**Direction:** Locate each line in the records containing "picks". Copy it.

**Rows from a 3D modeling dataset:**
^^^^^^^^^^^^^^^^
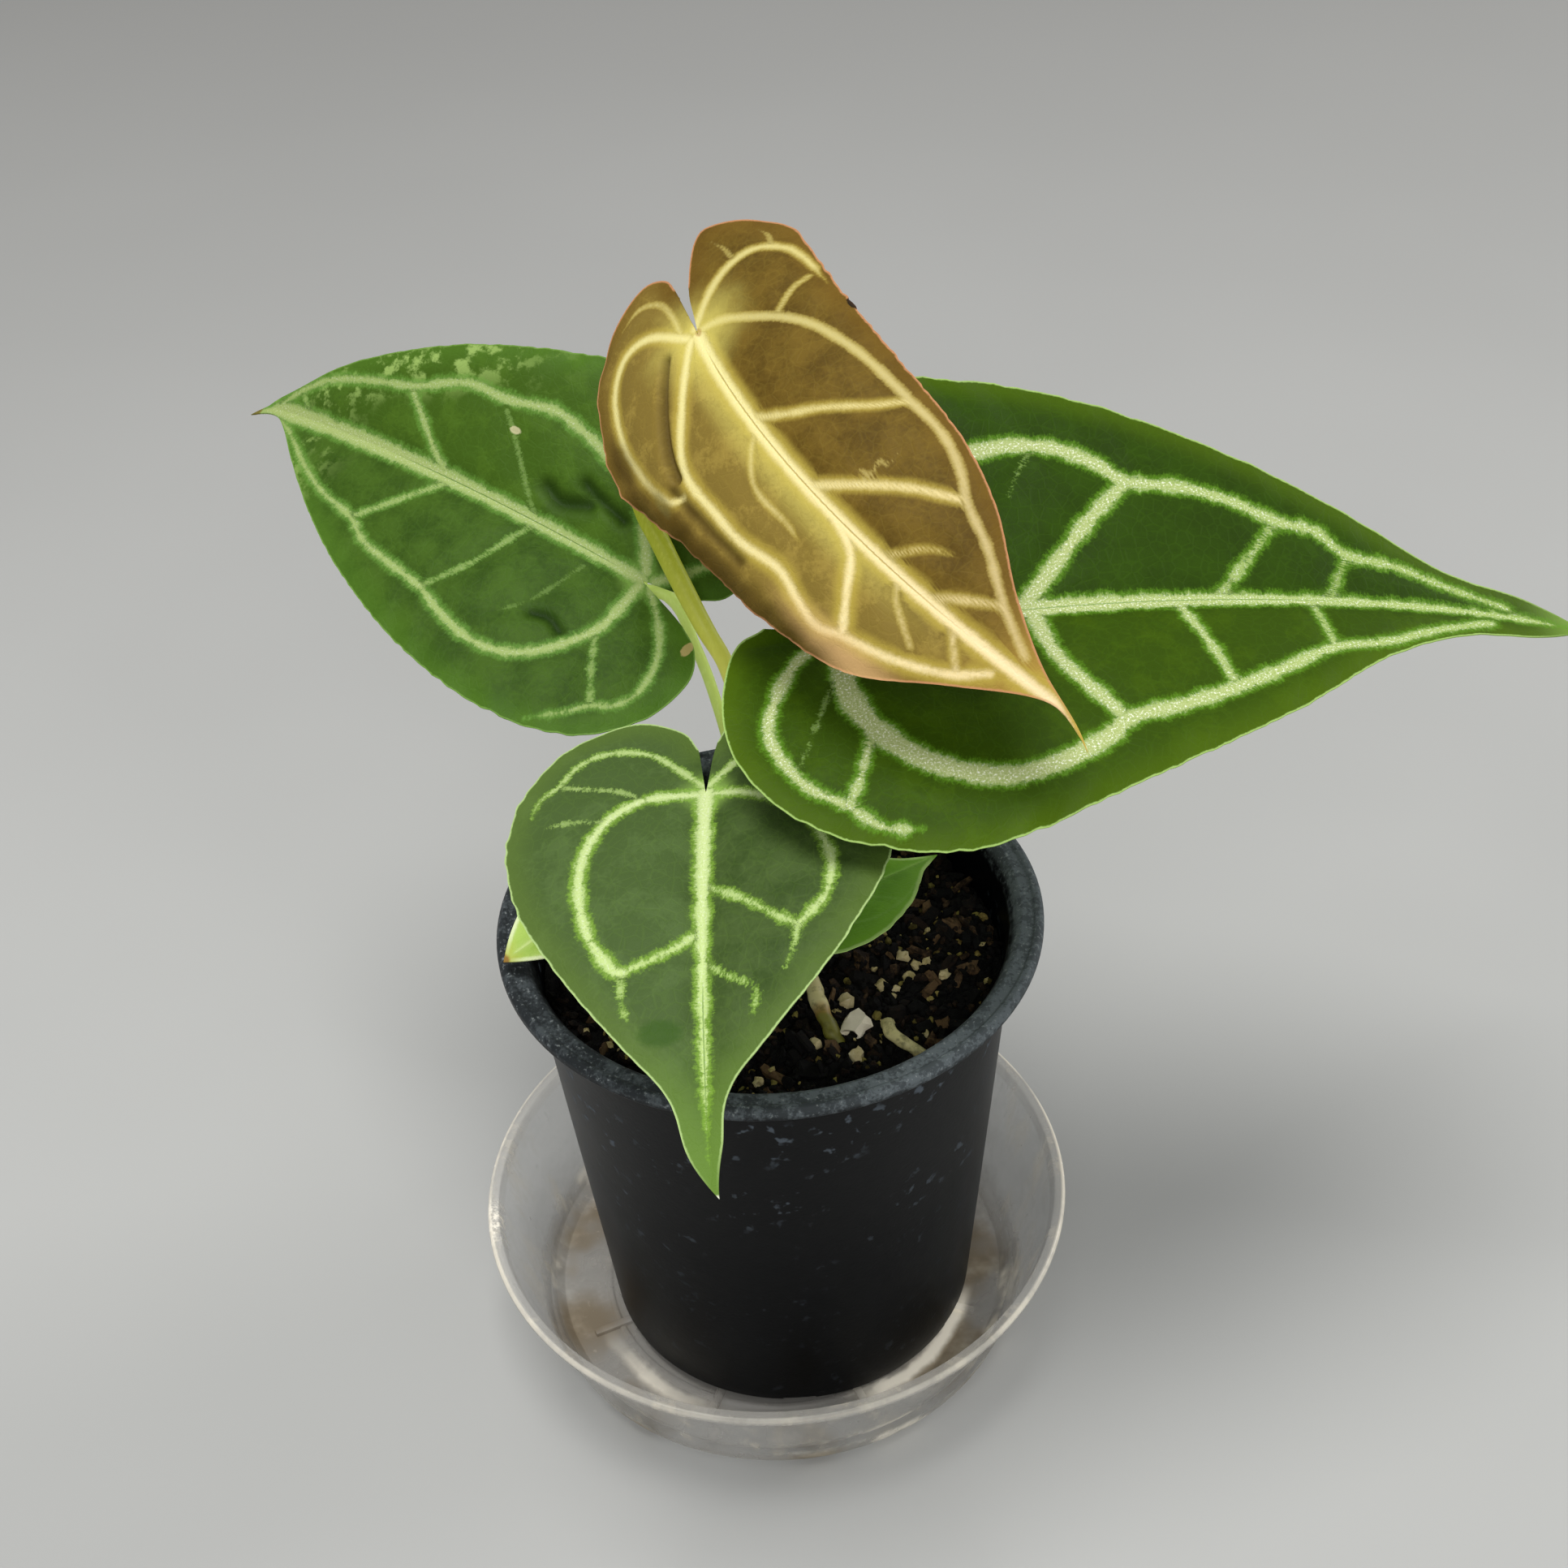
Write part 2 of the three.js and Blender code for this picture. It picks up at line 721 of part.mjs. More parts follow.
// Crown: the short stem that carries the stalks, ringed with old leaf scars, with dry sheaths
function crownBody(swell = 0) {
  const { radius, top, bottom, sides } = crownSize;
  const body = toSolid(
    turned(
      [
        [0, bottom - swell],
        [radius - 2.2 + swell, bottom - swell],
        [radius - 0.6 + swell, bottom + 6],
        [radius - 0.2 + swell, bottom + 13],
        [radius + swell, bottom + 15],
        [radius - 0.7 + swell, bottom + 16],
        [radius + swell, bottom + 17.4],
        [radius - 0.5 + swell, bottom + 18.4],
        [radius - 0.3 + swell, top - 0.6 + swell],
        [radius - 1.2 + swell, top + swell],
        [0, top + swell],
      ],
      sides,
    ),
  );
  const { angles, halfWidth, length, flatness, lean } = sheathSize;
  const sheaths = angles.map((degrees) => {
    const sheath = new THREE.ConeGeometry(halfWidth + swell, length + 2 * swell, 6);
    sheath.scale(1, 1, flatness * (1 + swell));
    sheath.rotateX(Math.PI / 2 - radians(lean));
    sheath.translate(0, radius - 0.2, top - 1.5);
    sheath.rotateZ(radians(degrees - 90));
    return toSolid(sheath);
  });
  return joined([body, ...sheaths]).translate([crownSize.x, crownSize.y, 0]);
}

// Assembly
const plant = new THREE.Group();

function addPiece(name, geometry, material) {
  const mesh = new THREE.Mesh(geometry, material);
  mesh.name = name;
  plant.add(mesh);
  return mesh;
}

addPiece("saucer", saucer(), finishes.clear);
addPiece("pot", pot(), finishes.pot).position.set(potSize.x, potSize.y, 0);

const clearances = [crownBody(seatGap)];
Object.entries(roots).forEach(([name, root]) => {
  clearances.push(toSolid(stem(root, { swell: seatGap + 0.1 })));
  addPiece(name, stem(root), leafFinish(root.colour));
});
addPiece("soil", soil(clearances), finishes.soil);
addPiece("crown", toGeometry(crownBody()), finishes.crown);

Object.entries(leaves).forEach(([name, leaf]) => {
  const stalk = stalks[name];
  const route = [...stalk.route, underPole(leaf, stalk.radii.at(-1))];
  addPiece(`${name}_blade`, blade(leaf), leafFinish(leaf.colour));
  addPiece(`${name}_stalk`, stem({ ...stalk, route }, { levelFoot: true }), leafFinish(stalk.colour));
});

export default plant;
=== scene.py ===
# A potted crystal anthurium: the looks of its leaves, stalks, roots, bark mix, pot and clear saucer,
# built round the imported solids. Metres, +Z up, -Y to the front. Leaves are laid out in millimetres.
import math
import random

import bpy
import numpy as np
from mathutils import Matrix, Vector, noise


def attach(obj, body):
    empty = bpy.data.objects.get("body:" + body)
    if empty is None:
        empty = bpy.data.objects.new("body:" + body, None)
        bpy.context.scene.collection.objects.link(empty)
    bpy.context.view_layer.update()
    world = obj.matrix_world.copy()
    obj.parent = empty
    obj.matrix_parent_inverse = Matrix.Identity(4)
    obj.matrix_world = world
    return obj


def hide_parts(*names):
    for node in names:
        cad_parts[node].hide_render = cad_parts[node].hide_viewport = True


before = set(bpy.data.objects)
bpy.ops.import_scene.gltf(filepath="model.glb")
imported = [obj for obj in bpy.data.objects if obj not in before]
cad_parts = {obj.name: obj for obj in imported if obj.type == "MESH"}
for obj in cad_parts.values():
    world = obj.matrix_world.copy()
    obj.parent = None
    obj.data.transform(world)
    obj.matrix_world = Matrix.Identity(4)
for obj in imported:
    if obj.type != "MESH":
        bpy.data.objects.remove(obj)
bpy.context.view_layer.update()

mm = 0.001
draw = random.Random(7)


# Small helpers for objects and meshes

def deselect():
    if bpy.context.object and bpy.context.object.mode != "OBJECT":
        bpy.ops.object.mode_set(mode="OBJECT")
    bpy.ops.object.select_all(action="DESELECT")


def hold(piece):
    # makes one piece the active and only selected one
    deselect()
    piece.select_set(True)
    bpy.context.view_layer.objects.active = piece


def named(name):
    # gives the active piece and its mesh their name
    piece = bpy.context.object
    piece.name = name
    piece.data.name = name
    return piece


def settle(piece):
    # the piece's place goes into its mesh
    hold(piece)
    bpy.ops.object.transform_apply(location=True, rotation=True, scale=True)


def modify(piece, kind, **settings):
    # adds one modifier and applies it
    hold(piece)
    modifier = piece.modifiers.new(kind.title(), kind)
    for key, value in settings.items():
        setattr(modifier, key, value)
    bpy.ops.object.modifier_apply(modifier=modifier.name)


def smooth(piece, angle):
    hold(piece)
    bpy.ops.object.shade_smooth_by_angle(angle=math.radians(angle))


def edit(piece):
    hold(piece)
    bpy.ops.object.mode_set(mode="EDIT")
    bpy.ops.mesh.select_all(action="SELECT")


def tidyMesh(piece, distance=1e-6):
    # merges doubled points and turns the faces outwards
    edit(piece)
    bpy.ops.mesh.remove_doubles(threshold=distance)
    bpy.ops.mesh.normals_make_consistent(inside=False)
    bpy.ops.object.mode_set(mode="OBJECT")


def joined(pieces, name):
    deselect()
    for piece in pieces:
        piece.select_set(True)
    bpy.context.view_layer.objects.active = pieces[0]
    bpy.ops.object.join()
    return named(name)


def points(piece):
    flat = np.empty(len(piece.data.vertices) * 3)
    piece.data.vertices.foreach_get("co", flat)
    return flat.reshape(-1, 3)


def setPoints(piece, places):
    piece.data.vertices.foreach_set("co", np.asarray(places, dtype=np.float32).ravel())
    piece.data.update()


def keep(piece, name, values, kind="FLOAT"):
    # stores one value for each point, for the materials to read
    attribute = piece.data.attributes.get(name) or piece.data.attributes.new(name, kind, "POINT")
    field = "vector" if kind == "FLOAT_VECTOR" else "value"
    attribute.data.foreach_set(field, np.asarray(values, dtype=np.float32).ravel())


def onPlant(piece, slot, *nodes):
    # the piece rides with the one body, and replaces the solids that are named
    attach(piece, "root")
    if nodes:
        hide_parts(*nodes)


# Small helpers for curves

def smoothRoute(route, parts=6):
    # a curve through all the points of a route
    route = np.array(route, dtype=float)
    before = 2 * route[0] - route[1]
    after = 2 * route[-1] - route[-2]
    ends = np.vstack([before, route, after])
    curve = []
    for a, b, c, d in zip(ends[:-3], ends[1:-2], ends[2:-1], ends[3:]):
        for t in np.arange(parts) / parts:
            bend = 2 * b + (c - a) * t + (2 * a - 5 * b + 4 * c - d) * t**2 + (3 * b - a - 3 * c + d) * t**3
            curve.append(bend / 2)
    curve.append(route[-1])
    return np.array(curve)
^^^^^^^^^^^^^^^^
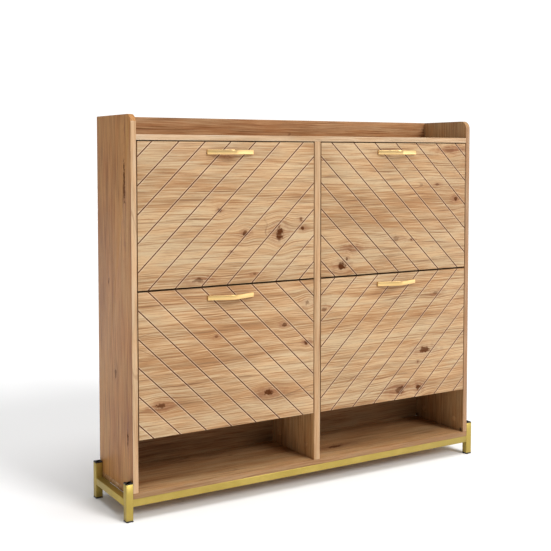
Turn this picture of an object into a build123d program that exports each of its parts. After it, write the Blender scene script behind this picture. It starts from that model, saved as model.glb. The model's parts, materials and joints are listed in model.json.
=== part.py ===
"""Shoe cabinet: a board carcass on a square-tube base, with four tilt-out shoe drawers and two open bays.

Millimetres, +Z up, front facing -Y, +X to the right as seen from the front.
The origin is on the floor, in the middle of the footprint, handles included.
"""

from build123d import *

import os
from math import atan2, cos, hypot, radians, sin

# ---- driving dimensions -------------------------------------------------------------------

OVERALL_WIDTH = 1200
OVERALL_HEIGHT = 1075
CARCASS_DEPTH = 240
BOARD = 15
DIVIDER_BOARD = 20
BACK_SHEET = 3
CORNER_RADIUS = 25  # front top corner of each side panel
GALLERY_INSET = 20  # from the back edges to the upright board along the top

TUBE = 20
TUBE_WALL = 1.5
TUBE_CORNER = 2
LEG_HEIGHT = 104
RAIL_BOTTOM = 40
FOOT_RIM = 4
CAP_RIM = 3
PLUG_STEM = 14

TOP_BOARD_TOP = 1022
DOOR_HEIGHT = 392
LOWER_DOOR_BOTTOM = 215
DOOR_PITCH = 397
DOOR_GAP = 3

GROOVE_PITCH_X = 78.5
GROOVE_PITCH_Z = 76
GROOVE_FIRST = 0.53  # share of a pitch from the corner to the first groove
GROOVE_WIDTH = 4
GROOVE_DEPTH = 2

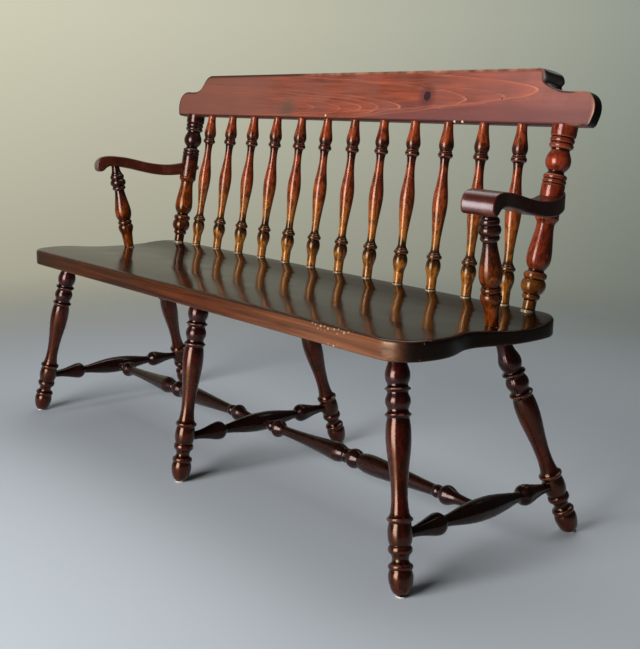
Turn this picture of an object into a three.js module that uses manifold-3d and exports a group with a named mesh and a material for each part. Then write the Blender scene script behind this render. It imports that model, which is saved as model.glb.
^^^^^^^^^^^^^^^^
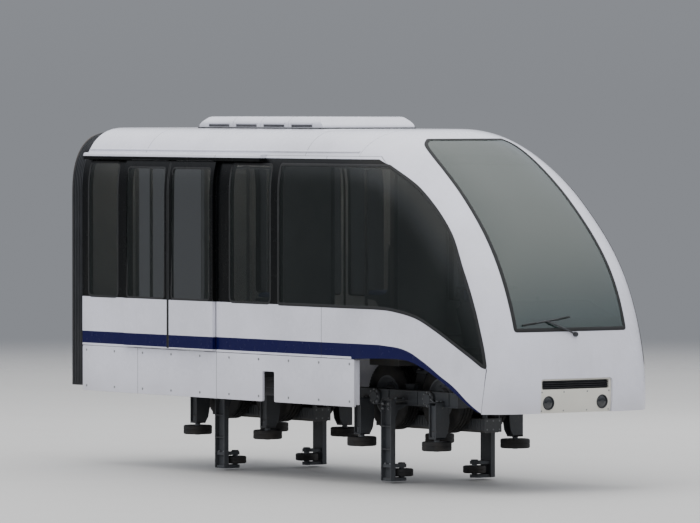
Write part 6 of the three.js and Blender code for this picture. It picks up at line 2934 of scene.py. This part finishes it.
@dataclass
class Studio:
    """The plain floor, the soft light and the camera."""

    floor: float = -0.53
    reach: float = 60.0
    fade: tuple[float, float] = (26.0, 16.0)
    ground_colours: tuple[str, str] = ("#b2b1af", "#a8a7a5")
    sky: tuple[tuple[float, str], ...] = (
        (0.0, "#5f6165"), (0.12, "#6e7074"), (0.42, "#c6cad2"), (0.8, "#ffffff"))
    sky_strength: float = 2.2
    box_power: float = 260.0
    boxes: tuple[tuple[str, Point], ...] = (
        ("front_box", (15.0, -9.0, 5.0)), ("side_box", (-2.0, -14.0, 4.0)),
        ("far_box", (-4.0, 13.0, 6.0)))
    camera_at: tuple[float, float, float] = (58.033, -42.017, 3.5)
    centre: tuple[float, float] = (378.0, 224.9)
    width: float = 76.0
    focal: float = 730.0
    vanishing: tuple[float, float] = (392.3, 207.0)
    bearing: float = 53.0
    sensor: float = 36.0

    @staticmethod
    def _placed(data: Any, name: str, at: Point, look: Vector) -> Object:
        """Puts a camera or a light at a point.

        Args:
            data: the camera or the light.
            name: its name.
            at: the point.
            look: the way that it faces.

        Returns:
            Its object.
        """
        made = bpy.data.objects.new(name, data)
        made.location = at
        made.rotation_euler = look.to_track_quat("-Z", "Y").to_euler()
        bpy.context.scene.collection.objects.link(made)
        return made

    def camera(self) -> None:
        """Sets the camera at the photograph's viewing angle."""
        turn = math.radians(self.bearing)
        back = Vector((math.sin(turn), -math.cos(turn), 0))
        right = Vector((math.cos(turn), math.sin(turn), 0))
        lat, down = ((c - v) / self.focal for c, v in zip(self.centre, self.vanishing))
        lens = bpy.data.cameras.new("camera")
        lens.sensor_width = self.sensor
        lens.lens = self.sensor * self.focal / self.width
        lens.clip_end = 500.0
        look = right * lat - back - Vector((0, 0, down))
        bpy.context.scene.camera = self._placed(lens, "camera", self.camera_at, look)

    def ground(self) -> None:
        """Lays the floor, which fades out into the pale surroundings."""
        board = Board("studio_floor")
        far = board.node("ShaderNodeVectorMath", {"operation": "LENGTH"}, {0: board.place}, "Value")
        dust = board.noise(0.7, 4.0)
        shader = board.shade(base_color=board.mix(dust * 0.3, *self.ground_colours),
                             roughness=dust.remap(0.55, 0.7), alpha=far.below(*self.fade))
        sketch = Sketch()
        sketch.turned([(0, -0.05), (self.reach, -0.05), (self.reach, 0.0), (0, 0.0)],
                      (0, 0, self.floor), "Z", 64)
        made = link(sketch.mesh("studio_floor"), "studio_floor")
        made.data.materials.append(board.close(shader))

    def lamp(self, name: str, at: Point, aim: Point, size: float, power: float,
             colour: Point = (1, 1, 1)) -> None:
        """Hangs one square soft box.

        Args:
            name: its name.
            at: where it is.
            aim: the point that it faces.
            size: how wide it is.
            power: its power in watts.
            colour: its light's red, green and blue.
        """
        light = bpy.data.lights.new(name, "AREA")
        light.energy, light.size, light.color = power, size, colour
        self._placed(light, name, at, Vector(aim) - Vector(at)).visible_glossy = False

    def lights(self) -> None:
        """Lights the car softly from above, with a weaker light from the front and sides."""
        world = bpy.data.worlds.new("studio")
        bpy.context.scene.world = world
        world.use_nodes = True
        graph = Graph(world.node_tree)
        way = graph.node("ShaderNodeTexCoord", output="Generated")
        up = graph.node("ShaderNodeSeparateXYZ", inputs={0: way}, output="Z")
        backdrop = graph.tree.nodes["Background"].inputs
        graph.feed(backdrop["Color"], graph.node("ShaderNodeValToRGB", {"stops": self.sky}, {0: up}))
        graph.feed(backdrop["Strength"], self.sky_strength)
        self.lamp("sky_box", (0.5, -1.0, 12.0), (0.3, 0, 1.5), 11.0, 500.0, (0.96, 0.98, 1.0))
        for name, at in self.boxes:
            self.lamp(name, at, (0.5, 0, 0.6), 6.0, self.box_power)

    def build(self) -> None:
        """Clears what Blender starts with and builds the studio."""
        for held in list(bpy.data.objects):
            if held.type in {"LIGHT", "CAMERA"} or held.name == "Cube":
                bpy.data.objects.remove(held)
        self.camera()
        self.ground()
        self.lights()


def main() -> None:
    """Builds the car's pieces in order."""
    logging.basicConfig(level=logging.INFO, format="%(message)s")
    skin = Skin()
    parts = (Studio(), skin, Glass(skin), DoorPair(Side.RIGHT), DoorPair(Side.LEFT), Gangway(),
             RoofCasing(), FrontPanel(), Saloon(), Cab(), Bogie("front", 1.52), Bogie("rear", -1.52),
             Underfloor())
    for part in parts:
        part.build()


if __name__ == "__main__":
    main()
^^^^^^^^^^^^^^^^
**Full response:**
Write part 2 of the three.js and Blender code for this picture. It picks up at line 721 of part.mjs. More parts follow.
Write part 6 of the three.js and Blender code for this picture. It picks up at line 2934 of scene.py. This part finishes it.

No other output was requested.